I'll probably go check out the mailing list.

amarillion
Member #940
January 2001
avatar

@pmprog, Well, I do have an itch.io account...

https://helixsoft.itch.io/

I suppose I could announce the competitions there. But then you'd get updates about my games as well, wouldn't that be a problem for you?

It would also muddle the "clean" message I have on my itch.io page right now.

edit:

I've decided against using itch. Even if I created a separate itch account, you'd still end up with the competition being in a half-way world between the itch website and the TINS website. The compo would look pretty dead and unattractive on itch, unless I ask everybody to sing up on both sites.
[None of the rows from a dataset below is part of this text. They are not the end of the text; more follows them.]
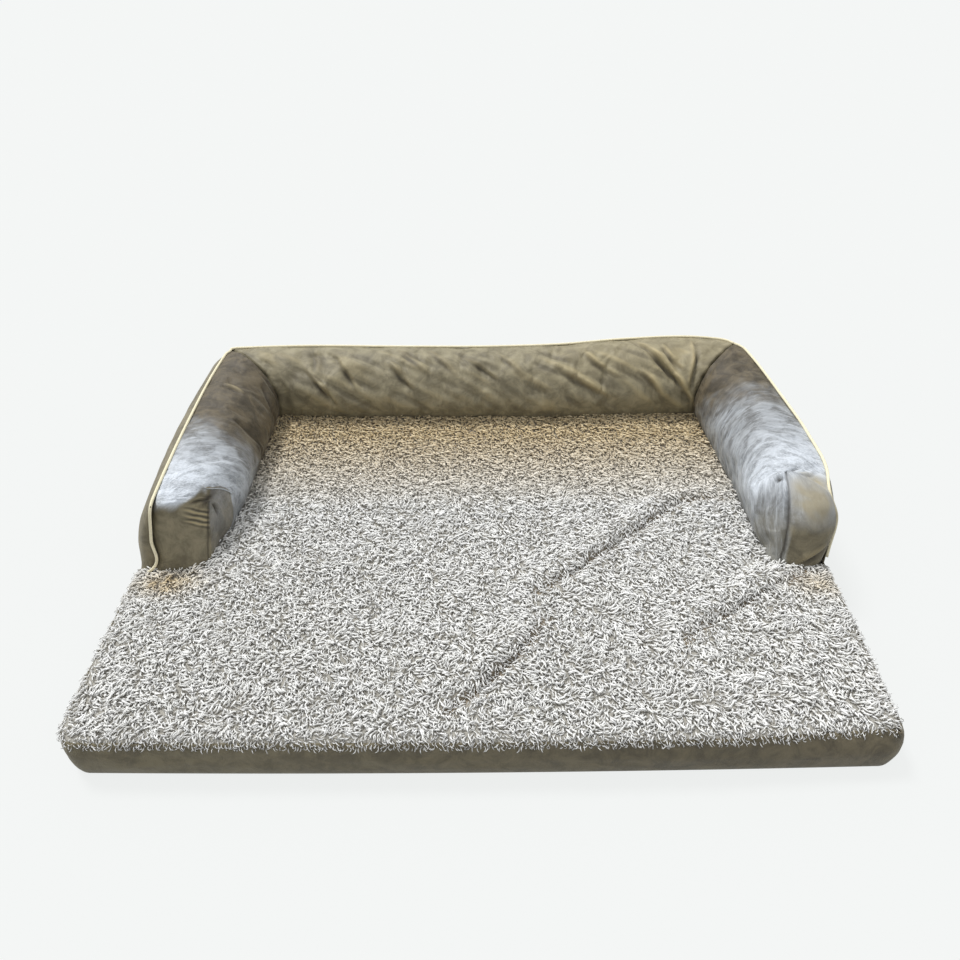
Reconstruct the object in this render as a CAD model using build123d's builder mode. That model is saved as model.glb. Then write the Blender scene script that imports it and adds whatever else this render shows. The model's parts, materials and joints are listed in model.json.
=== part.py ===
from build123d import *
import os
from math import cos, pi, radians, sin, sqrt, tan

# Overall sizes of the bed, in millimetres. X is the width, the front is at -Y, and Z is up from the floor.
bed_width = 1016.0
bed_depth = 762.0
mattress_height = 62.0
seam_height = 176.0
front_bow = 14.0
front_corner = 30.0
back_corner = 60.0

# Cloth: the velvet, the slack between nested layers, and the overrun of every cut
fabric = 1.5
ease = 0.5
overrun = 20.0
edge_tuck = 4.0

# Bolsters: an outer wall, a round skin, and ends that are drawn in
bolster_reach = 105.0
bolster_puff = 50.0
wall_puff = 19.0
seam_inset = 37.0
arm_front_y = -112.0
arm_lean = 12.6
end_draw_in = 62.0
corner_shave = 0.3

# Piping, a cord of eight sides that stands out of the seam between the wall and the skin
piping_radius = 2.25
piping_sides = 8
piping_gap = 0.3
piping_angle = 117.0
piping_drop_bend = 12.0
piping_drop_slack = 0.6

# Sleeping surface: long pile with a crown, rounded over the band, with a few diagonal folds
pile = 14.0
pile_rim = 55.0
pile_margin = 13.0
notch_round = 34.0
fold_width = 26.0
fold_depth = 6.0

# Liner of the foam slab
liner_thickness = 0.6

# Zip: two rows of teeth on tapes behind a slot, low on the back wall
zip_height = 31.0
zip_length = 860.0
zip_inset = 3.0
slot_height = 14.0
tooth_pitch = 6.0
tooth_width = 3.2
tooth_reach = 2.4
tooth_depth = 2.6
tooth_gap = 1.6
bead_height = 1.2
tape_thickness = 0.8
tape_height = 10.0
tape_end = 10.0
stop_length = 4.0
stop_lip = 1.2
stop_clearance = 0.2

# Slider: two plates with lips, joined by a wedge, and a bail for the pull
slider_length = 13.0
slider_mouth = 12.4
slider_tail = 11.2
slider_wall = 1.6
slider_clearance = 0.4
slider_lip = 0.8
slider_corner = 1.5
wedge_thickness = 0.9
wedge_length = 4.0
bail_rise = 2.8
bail_wire = 1.6
bail_span = 9.0

# Pull: a rolled eye round the bail and a flat tab that hangs from it
pull_length = 25.0
pull_width = 9.0
pull_thickness = 1.6
pull_eye = 4.2
pull_clearance = 0.35
pull_neck = 8.0
pull_corner = 2.5
pull_hole = 3.6

half_width = bed_width / 2
slider_plate_out = zip_inset - tooth_depth / 2 - slider_clearance - slider_wall
bail_stand = bail_rise - slider_plate_out
eye_radius = bail_wire / 2 + pull_clearance + pull_thickness / 2
pull_stand = bail_stand + eye_radius
# The origin is under the middle of the whole bed, from the bowed front edge to the pull at the back.
back_y = (bed_depth + front_bow - pull_stand) / 2
front_y = back_y - bed_depth


def bed_outline(height, inset):
    """The bed seen from above at one height: straight sides, a bowed front and four rounded corners."""
    side = half_width - inset
    with BuildSketch(Plane.XY.offset(height)) as outline:
        with BuildLine():
            ThreePointArc((side, front_y + inset), (0, front_y - front_bow + inset), (-side, front_y + inset))
            Polyline((-side, front_y + inset), (-side, back_y - inset), (side, back_y - inset),
                     (side, front_y + inset))
        make_face()
        fillet(outline.vertices().group_by(Axis.Y)[0], radius=max(front_corner - inset, front_corner / 2))
        fillet(outline.vertices().group_by(Axis.Y)[-1], radius=back_corner - inset)
    return outline.sketch


def mirrored(piece):
    """The same piece on the other side of the bed."""
    return mirror(piece, about=Plane.YZ)


# The front end of each arm leans back, and the mitres run at 45 degrees through the back corners.
arm_front = Plane(origin=(0, arm_front_y, mattress_height), x_dir=(1, 0, 0), z_dir=(0, -1, 0)).rotated(
    (-arm_lean, 0, 0))
mitre_left = Plane(origin=(-half_width, back_y, 0), x_dir=(1, -1, 0), z_dir=(1, 1, 0))
mitre_right = Plane(origin=(half_width, back_y, 0), x_dir=(1, 1, 0), z_dir=(-1, 1, 0))

# Non-slip base panel, flat on the floor inside the walls, whose rounded corners are flat steps
base_slack = 1.3
base_inset = edge_tuck + fabric + base_slack
with BuildPart() as base_panel:
    extrude(bed_outline(0, base_inset), amount=fabric)
base_panel.part.label = "base_panel"

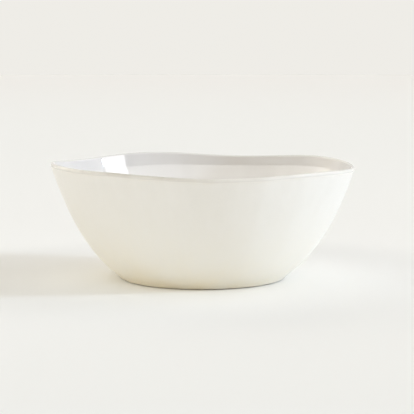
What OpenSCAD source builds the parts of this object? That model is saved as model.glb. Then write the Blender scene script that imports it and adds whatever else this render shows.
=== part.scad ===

I can't see that working very well.

pmprog
Member #11,579
January 2010
avatar

Yeah, don't feel you have to use itch, it was only a suggestion.

Oh, and no, getting updates about your games isn't a problem for me :)

I'll try and remember to keep my eye on the TINS site, on the chance I might actually accomplish anything :)

So far, I've joined about 8 jams on itch, and actually submitted 0.